* WHAT THE TASK ASKS
Begin with the line containing "make_hook(hook)" and end with the line containing "obj.parent = empty"; set down that block verbatim and nothing else.

* RAW DATA

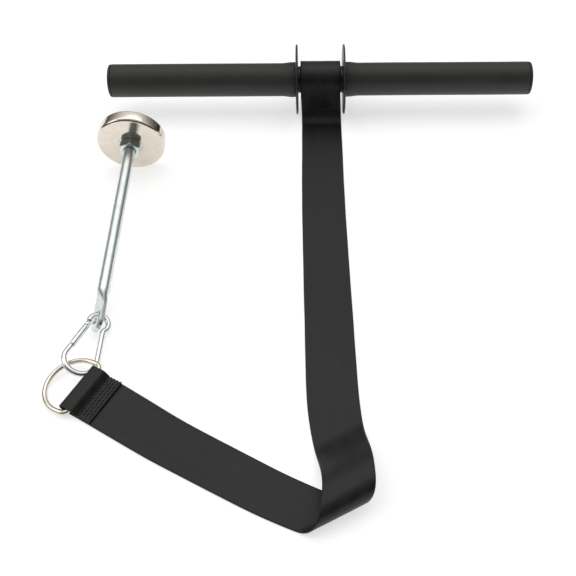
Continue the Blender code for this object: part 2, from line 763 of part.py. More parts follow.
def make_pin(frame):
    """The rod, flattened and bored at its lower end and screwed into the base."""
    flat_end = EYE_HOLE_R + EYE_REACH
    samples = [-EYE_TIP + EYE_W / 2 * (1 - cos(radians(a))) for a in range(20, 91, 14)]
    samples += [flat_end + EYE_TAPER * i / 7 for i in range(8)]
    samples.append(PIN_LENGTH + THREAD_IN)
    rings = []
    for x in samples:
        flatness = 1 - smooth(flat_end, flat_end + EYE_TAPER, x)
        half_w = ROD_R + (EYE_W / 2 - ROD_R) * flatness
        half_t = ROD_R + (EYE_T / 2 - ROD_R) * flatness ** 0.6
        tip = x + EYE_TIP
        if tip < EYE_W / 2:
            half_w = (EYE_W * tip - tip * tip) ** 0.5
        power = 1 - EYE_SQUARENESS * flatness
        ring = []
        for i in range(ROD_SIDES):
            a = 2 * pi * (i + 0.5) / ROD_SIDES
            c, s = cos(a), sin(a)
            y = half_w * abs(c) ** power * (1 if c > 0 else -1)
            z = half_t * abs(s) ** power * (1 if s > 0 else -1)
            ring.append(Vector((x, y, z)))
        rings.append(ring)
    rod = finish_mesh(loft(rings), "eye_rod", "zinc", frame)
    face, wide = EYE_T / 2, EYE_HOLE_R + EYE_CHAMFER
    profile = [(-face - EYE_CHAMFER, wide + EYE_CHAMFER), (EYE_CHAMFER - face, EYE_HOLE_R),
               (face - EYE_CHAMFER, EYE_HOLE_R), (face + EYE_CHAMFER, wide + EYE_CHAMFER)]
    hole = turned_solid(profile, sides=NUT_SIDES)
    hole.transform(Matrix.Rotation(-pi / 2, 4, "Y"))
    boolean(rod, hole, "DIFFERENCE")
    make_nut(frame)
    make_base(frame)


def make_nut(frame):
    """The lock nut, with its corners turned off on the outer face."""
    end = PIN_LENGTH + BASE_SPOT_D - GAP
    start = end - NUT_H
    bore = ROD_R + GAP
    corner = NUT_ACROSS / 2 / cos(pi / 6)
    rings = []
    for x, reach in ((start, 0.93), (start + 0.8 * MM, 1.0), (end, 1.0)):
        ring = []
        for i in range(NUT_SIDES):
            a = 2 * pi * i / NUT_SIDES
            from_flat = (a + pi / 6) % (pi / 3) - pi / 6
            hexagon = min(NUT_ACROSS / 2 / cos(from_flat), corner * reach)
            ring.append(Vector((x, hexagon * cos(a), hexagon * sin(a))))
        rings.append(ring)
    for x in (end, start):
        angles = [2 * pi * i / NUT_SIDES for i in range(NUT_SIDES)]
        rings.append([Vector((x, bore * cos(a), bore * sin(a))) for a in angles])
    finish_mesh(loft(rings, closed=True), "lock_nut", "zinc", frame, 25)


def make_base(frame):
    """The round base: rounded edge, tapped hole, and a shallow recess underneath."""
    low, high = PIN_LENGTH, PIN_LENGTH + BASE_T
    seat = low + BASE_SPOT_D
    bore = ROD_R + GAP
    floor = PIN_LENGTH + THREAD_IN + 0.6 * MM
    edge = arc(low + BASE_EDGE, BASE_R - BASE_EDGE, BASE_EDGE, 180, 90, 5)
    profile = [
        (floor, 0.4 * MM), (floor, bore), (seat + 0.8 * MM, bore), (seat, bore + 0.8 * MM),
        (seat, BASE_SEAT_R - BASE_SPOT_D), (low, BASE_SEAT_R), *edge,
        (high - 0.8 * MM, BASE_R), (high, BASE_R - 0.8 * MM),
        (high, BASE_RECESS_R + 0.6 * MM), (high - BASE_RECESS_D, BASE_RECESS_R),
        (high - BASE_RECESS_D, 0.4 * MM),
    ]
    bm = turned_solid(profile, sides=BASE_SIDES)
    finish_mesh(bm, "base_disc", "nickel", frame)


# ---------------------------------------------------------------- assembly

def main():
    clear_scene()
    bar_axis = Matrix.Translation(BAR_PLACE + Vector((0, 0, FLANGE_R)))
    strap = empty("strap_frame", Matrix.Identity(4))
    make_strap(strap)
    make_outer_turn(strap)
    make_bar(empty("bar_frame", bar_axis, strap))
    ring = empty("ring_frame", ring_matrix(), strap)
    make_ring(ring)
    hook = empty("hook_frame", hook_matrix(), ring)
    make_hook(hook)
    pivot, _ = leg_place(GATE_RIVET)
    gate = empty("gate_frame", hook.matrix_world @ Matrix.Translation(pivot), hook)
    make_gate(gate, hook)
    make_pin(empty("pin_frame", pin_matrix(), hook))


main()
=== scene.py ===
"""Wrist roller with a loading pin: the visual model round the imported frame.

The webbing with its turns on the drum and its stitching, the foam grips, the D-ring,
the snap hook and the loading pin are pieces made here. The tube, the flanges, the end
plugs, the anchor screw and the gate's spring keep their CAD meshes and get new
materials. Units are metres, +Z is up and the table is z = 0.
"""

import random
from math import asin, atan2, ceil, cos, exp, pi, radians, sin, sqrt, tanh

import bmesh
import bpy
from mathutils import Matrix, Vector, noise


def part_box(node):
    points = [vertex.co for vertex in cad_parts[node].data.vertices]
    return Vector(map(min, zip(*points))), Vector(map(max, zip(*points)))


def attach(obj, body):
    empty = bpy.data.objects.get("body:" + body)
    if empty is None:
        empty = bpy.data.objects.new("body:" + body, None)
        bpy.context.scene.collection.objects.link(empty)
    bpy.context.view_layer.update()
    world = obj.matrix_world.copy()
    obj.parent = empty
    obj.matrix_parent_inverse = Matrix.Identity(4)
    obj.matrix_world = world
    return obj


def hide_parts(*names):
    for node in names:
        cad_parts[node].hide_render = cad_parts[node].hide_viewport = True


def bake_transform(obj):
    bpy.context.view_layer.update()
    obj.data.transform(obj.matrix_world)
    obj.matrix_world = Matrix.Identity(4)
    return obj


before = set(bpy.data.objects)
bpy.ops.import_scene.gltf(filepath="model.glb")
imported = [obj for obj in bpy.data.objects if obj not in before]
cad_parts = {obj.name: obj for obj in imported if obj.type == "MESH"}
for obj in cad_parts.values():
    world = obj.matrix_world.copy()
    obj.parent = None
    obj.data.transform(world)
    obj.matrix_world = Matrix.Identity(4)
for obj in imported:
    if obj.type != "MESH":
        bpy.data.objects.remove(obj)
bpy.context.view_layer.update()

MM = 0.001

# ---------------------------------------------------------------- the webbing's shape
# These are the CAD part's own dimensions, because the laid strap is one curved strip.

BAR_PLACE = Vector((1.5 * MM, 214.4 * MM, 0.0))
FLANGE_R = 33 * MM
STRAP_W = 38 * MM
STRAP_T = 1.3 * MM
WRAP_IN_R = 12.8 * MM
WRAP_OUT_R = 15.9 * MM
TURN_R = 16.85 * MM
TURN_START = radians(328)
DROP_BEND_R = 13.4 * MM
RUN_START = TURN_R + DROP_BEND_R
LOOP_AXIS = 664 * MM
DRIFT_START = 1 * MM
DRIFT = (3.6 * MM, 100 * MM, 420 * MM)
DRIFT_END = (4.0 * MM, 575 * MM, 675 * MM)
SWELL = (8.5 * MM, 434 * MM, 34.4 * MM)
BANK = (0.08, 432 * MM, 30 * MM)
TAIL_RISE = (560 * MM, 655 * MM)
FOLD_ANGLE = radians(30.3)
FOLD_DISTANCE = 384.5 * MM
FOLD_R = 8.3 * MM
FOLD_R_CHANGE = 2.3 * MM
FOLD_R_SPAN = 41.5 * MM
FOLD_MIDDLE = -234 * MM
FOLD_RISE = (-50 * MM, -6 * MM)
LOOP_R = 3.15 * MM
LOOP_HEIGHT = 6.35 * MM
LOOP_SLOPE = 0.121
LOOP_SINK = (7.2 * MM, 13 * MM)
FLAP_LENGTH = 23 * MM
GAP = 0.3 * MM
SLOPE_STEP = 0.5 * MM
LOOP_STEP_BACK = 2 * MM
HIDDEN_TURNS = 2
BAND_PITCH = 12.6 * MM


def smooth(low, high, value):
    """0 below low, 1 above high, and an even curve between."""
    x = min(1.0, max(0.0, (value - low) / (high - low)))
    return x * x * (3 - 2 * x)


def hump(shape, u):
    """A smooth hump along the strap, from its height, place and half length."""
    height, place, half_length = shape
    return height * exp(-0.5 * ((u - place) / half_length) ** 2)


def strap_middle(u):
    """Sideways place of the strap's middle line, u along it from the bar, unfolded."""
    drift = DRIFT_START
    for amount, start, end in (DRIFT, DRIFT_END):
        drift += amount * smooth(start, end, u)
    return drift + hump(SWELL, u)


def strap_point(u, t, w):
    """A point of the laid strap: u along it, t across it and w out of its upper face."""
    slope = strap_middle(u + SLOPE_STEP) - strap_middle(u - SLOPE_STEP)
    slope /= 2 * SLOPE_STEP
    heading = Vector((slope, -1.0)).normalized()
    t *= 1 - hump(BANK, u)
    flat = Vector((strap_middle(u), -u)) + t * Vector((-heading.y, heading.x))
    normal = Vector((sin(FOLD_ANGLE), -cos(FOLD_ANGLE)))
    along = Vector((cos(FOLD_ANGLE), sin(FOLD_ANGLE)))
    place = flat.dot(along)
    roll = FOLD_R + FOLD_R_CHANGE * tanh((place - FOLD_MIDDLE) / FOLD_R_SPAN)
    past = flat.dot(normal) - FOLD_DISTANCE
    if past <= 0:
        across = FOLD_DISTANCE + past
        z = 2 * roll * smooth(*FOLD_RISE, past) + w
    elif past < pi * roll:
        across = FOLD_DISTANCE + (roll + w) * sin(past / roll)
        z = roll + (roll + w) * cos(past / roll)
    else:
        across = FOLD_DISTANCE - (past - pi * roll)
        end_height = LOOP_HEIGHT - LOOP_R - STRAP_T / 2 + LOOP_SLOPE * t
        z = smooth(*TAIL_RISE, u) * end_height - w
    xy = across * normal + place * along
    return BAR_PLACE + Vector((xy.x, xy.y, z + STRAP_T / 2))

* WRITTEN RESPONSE
    make_hook(hook)
    pivot, _ = leg_place(GATE_RIVET)
    gate = empty("gate_frame", hook.matrix_world @ Matrix.Translation(pivot), hook)
    make_gate(gate, hook)
    make_pin(empty("pin_frame", pin_matrix(), hook))


main()
=== scene.py ===
"""Wrist roller with a loading pin: the visual model round the imported frame.

The webbing with its turns on the drum and its stitching, the foam grips, the D-ring,
the snap hook and the loading pin are pieces made here. The tube, the flanges, the end
plugs, the anchor screw and the gate's spring keep their CAD meshes and get new
materials. Units are metres, +Z is up and the table is z = 0.
"""

import random
from math import asin, atan2, ceil, cos, exp, pi, radians, sin, sqrt, tanh

import bmesh
import bpy
from mathutils import Matrix, Vector, noise


def part_box(node):
    points = [vertex.co for vertex in cad_parts[node].data.vertices]
    return Vector(map(min, zip(*points))), Vector(map(max, zip(*points)))


def attach(obj, body):
    empty = bpy.data.objects.get("body:" + body)
    if empty is None:
        empty = bpy.data.objects.new("body:" + body, None)
        bpy.context.scene.collection.objects.link(empty)
    bpy.context.view_layer.update()
    world = obj.matrix_world.copy()
    obj.parent = empty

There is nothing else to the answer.